Hello. The lab I'm working with is comparing H3K4me3 binding in two different conditions of yeast cells using ChIP-seq. I am attempting to use DiffBind with the narrowPeak files generated from MACS2, along with bam files generated from mapping, to generate a set of peaks where differential binding is occuring between the two conditions for downstream analysis. However, the set of peaks I am able to generate does not seem suitable for further analysis, as peaks are not showing up in locations where we expect to see differential binding, as evidenced by visual inspection of the original peak files, and other experimental data. These types of known differential-binding points are my primary benchmark for checking to see if my data makes sense.
My hope is that someone can help explain why I might be getting results like these, and how I might tweak DiffBind's parameters to get better results, or if I'm not understanding how DiffBind is intended to work in the first place. I am new to both bioinformatics and computational genomics with little formal guidance, so I must ask for your patience. I will briefly explain the steps taken, as well as the output.
Firstly, I have a sample sheet containing the information for the peaks files and bam files containing read counts.
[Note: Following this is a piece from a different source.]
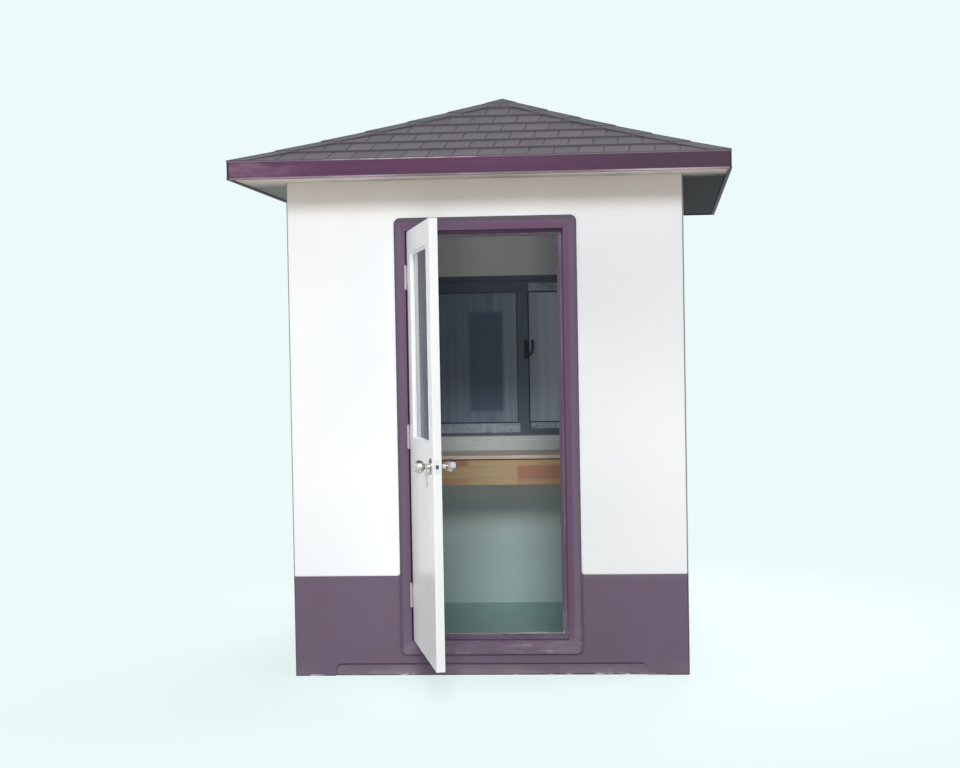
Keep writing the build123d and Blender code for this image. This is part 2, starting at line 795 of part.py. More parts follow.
desk_front = half_room - desk_depth
desk_underside = desk_height - desk_board
apron_front = desk_front + desk_overhang
with BuildPart() as desk_top:
    with BuildSketch(Plane.XY.offset(desk_underside)):
        with Locations((0, half_room - desk_depth / 2)):
            Rectangle(2 * half_room, desk_depth)
    extrude(amount=desk_board)
    front_edges = desk_top.edges().filter_by(Axis.X).group_by(Axis.Y)[0]
    fillet(front_edges, desk_edge_radius)
save(desk_top.part, "desk_top")

with BuildPart() as desk_apron:
    board_length = half_room - apron_joint / 2
    with BuildSketch(Plane.XY.offset(desk_underside)):
        for middle in (-half_room + board_length / 2, half_room - board_length / 2):
            with Locations((middle, apron_front + apron_thickness / 2)):
                Rectangle(board_length, apron_thickness)
    extrude(amount=-apron_height)
save(desk_apron.part, "desk_apron")

with BuildPart() as desk_bearers:
    bearer_front = apron_front + apron_thickness
    side_length = half_room - bearer_front
    back_length = 2 * (half_room - bearer_thickness - apron_joint)
    with BuildSketch(Plane.XY.offset(desk_underside)):
        for middle in (-half_room + bearer_thickness / 2, half_room - bearer_thickness / 2):
            with Locations((middle, bearer_front + side_length / 2)):
                Rectangle(bearer_thickness, side_length)
        with Locations((0, half_room - bearer_thickness / 2)):
            Rectangle(back_length, bearer_thickness)
    extrude(amount=-bearer_height)
save(desk_bearers.part, "desk_bearers")
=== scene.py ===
import json
import math
import random

import bmesh
import bpy
from mathutils import Matrix, Vector, noise


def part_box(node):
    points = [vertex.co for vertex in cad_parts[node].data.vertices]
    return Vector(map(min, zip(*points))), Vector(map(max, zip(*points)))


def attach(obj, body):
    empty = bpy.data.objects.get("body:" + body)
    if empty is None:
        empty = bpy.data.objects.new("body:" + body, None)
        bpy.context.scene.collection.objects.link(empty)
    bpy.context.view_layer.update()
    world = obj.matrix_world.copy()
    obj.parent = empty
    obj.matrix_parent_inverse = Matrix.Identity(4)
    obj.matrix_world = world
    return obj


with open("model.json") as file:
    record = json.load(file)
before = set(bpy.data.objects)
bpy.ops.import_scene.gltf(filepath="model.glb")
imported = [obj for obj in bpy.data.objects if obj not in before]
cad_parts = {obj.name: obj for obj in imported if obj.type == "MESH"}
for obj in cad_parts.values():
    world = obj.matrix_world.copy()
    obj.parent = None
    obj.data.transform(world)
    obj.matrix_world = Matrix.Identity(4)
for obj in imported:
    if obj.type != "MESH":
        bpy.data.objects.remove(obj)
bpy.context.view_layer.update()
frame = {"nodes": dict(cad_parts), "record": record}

# Guard booth: finishes, small parts, studio and camera. Metres, door wall towards -Y.

nodes = frame["nodes"]
windowSides = {"back": 0, "left": 90, "right": -90}  # degrees about Z from the back wall
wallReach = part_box("wall_right")[1].x
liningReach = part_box("wall_right")[0].x
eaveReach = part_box("roof_shell")[1].x
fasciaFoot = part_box("fascia")[0].z
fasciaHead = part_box("fascia")[1].z
print("frame loaded with", len(nodes), "nodes")


# Shader expressions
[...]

There are two conditions, with two replicates for each:
SampleID Tissue Factor Condition Treatment Replicate bamReads ControlID bamControl Peaks PeakCaller
wtK4t1 - K4 wt - 1 E:/data/mapped_bwa/wt_t1_K4.bam wtK4t1ct E:/data/mapped_bwa/wt_t1_input.bam E:/data/peaks/wt_t1_K4_tolarge_peaks.narrowPeak bed
wtK4t2 - K4 wt - 2 E:/data/mapped_bwa/wt_t2_K4.bam wtK4t2ct E:/data/mapped_bwa/wt_t2_input.bam E:/data/peaks/wt_t2_K4_tolarge_peaks.narrowPeak bed
2koK4t1 - K4 2ko - 1 E:/data/mapped_bwa/2ko_t1_K4.bam 2koK4t1ct E:/data/mapped_bwa/2ko_t1_input.bam E:/data/peaks/2ko_t1_K4_tolarge_peaks.narrowPeak bed
2koK4t2 - K4 2ko - 2 E:/data/mapped_bwa/2ko_t2_K4.bam 2koK4t2ct E:/data/mapped_bwa/2ko_t2_input.bam E:/data/peaks/2ko_t2_K4_tolarge_peaks.narrowPeak bed
Next, I have used the sample code shown in the DiffBind vignette to get a GRanges object containing the differential peaks:
samples<-read.csv("E:/parameters/h3k4samplesheet_K4.csv")
sk1 <- dba(sampleSheet=samples)
sk1 <- dba.count(sk1, minOverlap = 2)
sk1 <- dba.contrast(sk1, categories=DBA_CONDITION, minMembers=2)
sk1 <- dba.analyze(sk1)
sk1.DB <- dba.report(sk1)
I chose minOverlap of 2 for dba.count(), but I am unsure if this means the peak must show up in both replicates for a given condition, or two out of any of the peak files. I am also unclear on how DiffBind chooses a final consensus peak when two very similar peaks have slight differences.
Finally, I have a function that outputs the sk1.DB GRanges object as a bed file file viewing in IGV, along side the original peak files. At the bottom of this post a screenshot (with some non-relevant information removed) showing the peaks at a particular location which I will call gene A. We know from other experiments that H3K4me3 presence at gene A's location is elevated in condition 2, compared to condition one. The original peak files agree, with no apparent peak in either replicate in condition one, and nearly identical, strong peaks in both replicates of condition two. To my understanding, DiffBind's output (labeled K4Diff) should show a peak in this position representing a difference in binding, but as you can see in the image, this is not the case. The same sort of thing happens in other locations we expect to have differential binding.
Again, am I using DiffBind wrong, or am I not understanding what DiffBind is intended to output? I'm unsure of how to proceed from here, so any help is appreciated. I have viewed the DiffBind manual in addition to the vignette, but I can't seem to understand which functions/parameters might be useful to me. If any more information or clarification is needed, I will do my best to provide it.